The Society of Competitive Intelligence Professionals provides clear guidelines: competitive intelligence should come from public sources, customer interviews, analyst reports, and legitimate market research. Battle cards should never include information obtained through pretexting, hacking, or inducing competitor employees to violate confidentiality obligations.

Companies face legal risk when battle cards make false claims about competitors. Statements in battle cards should be factually accurate and based on verified information. Claims about competitor weaknesses should reflect patterns from multiple sources rather than isolated incidents. Organizations should have legal review processes for battle card content that makes specific claims about competitor capabilities, pricing, or customer satisfaction.

Training Sales Teams on Reality-Based Card Usage

Battle cards fail when sales teams lack training on how to use them strategically. Cards are not scripts to be recited but intelligence to inform consultative conversations. Training should focus on using battle card insights to ask better discovery questions and position solutions around validated buyer priorities.

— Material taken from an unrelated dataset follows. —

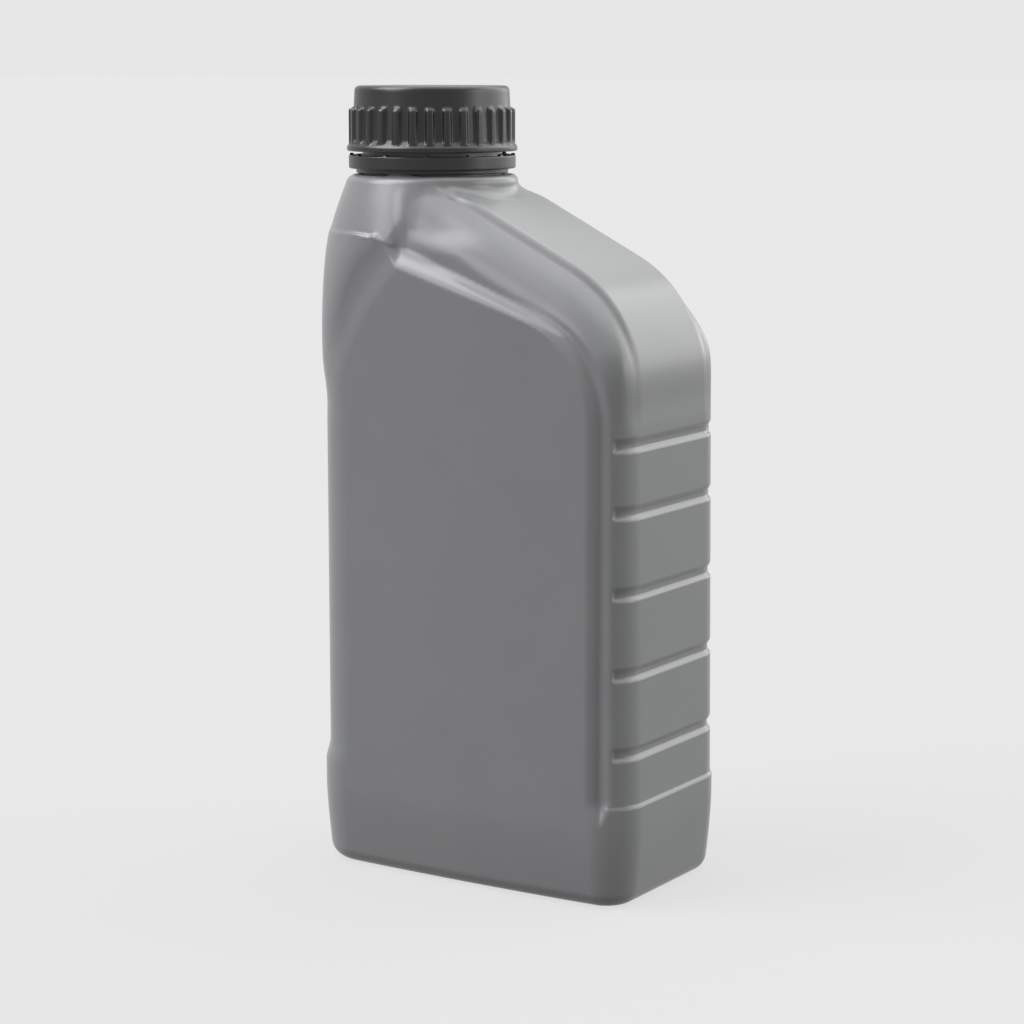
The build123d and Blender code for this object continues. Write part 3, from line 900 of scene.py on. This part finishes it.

Effective training includes role-play scenarios where sales teams practice incorporating battle card intelligence into natural conversations. Research from the Sales Readiness Group shows that role-play training increases battle card adoption by 64% and improves win rates by 23% compared to passive card distribution without practice.

The training should also cover when not to use battle cards. Leading with competitive attacks before understanding buyer priorities damages credibility. Battle cards work best after discovery reveals that competitive alternatives are under active consideration and specific evaluation criteria matter to the buyer's decision process. Sales teams trained on strategic timing convert 41% more competitive deals than those using battle cards reactively.